In a turn of the conversation that seemed at the time an almost deliberate attempt to shock, Shachtman said that, despite Hook’s many polemics against the Thomists and other reactionary Catholic philosophers, Hook would before the end of a decade find himself a political partner of the Catholics. Hook laughed away the remark, saying it was a typical Trotskyist exaggeration – how could anyone conceive of him, an ex-Trotskyist, a pragmatist, a violent opponent of all forms of mysticism and irrationalism, making a political alignment with the Vatican? Impossible.

But Shachtman persisted. Hook, he said, had abandoned a primary concept of independent revolutionary socialism: the concept that socialists could not become apologists for or defenders of an imperialist government, in either peace or war. He had further abandoned the idea, at least in practice, that a working-class socialist movement alone could bring peace to the world. Having aligned himself with Western capitalism against the Stalinist world, Hook would soon realize – continued Shachtman – that he had few reliable allies. The bourgeois governments would show themselves notoriously inept in political strategy against the Stalinists; the Social-Democrats could not be taken seriously except when it came to handing out cabinet posts; and what did that leave? Only the Catholic Church; the church would continue, from its point of view, opposition to Stalinism in Europe – even after politicians made their peace.

Consequently, concluded Shachtman, Hook and the others like him, having abandoned the perspective of independent socialism, would soon be forced to ally themselves, however regretfully, with the church.

Shachtman erred, as Marxists are prone to err, in his timing. He gave Hook ten years. He could have cut his estimate in half.
 

Hook’s New Revelation

For while his prediction has not been fully proved – not, at least, as yet – there is already enough evidence to show that he knew whereof he spoke.

In an article in the March Partisan Review, Sidney Hook reports on a philosophers’ congress in Europe, which he attended. The article is interesting for Hook’s usual lucid and intelligent presentation of the behavior of Stalinist intellectuals, in this case philosophers. A struggle broke out at this conference between philosophers of the East and West. The latter introduced a resolution in defense of freedom of thought.

Writes Hook:

“One of the most dramatic moments in the discussion was the impassioned speech of the Catholic philosopher and logician, Father Bochenski of Switzerland, in support of the resolution.
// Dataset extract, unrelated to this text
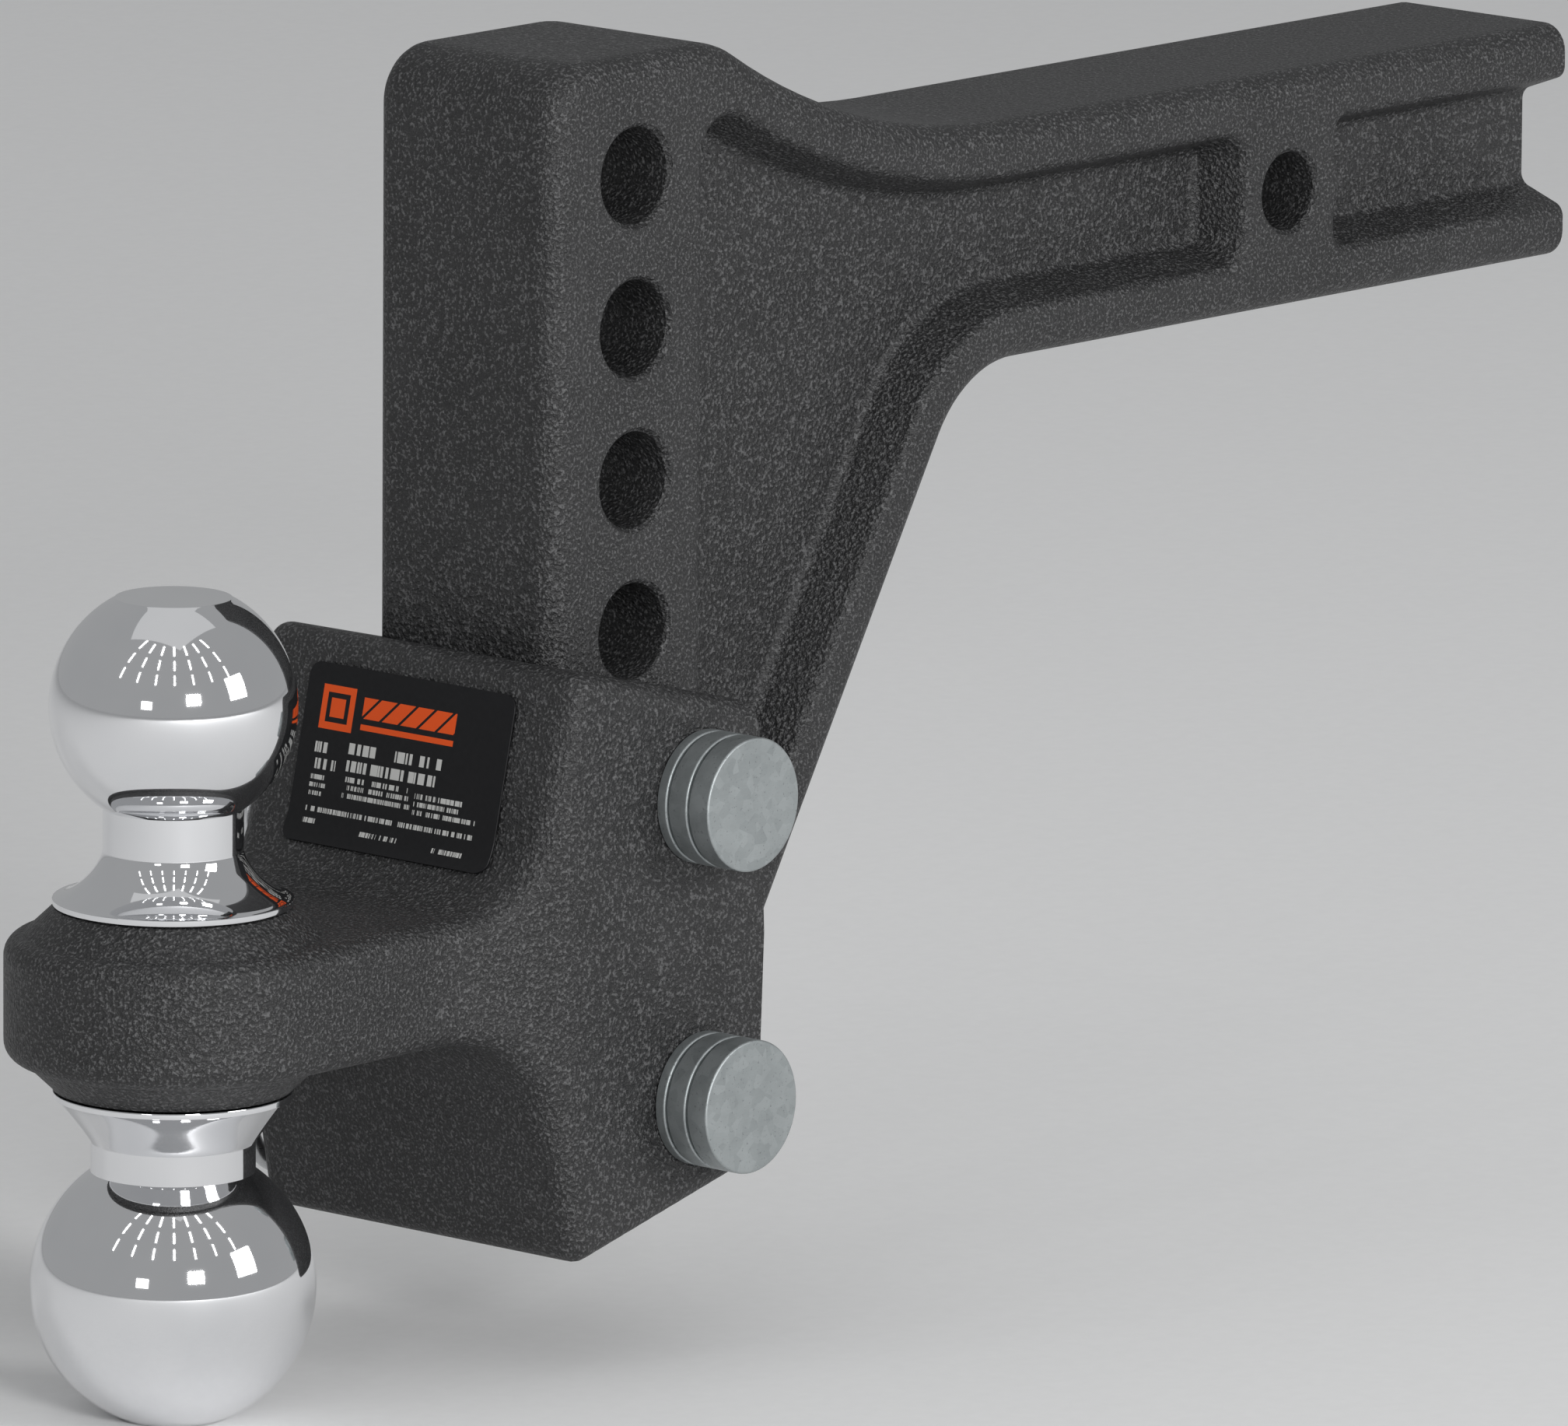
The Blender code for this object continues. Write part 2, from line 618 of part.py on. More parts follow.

It followed hard upon the eloquent remarks of Professor Frondizi, the philosophical exile from Argentina, who urged the meeting to adopt the resolution because in his country no philosopher could hold a university post who did not subscribe to the Thomist philosophy. To my surprise I discovered that some of the clerical philosophers at the Congress, deriving from orders not conspicuous for their defense of philosophical freedom in previous centuries, were among the strongest advocates of the resolution. Indeed, throughout the Congress, on every issue which involved intellectual and political freedom, these philosophical priests lined up solidly with the democratic forces. One sensed that their experience in the various resistance movements combined with their defensive position on the Continent, so different from their position in the United States, had produced a new awareness of the dangers of authoritarian institutional controls to the integrity of the philosophical life.” (My emphasis – R.F.)

On this quotation, a few remarks:

  1. The italicized phrase “in previous centuries” is precious. It can only imply that while the Catholic orders were not conspicuous for their defense of freedom for the first 19 centuries of Christendom, something different has been the case for the 20th century. Please specify, Professor Hook, not merely with evidence that Catholics voted for certain resolutions but with evidence of how they behave in the countries where they have either state or educational power.
  2. Were there, perhaps, any Spanish “philosophical priests” voting together with Hook’s “democratic forces”? Has the “new awareness of the danger of authoritarian institutional controls” spread south of the Pyrenees? Why not? Or is Hook forming an intellectual bloc only with the Swiss Catholics?
  3. Does this, then, mean that Hook has discovered a break in the totalitarian structure of Catholicism? Has he discovered what might be called Swiss exceptionalism?
  4. What consequences in practice – what, if you please, operational consequences – will follow from the “new awareness” which he hails? Will the Catholics permit free secular education in Italy and France? Will they tell their dictator friends in Spain and Portugal to restore political freedom? Or will they merely read Hook’s article and have themselves a few laughs?

To show that this is no temporary aberration, Hook has simultaneously published the article in the N.Y. Times which I discussed in these columns two weeks ago. That article is about the firing of the professors from the University of Washington. In it, he rejects the argument that Catholicism can be compared with Stalinism with regard to intellectual freedom on the campus.

Now we are quite aware of the differences between Catholicism and Stalinism. It is, also true, as Hook says, that the Catholic Church does not exert the kind of organizational control over its followers that the CP does over its members. But the intellectual discipline of the church is at least as rigid as that of the CP. A teacher who belongs to the church with genuine fervor will be as firm about birth control, say, as a teacher who belongs to the CP will be firm about Russian foreign policy. It may be argued that the former is not as important a subject as the latter; perhaps. But Hook’s exoneration of the Catholic discipline is something else again.

One of these articles might be passed by as an accident. But two of them?

Where are you going, Sidney Hook? Why such haste in fulfilling Shachtman’s prediction?

* * *

Footnote by ETOL

1. Two weeks later Fahan [Irving Howe] published a letter in Labor Action slightly modifying his criticism of Sidney Hook.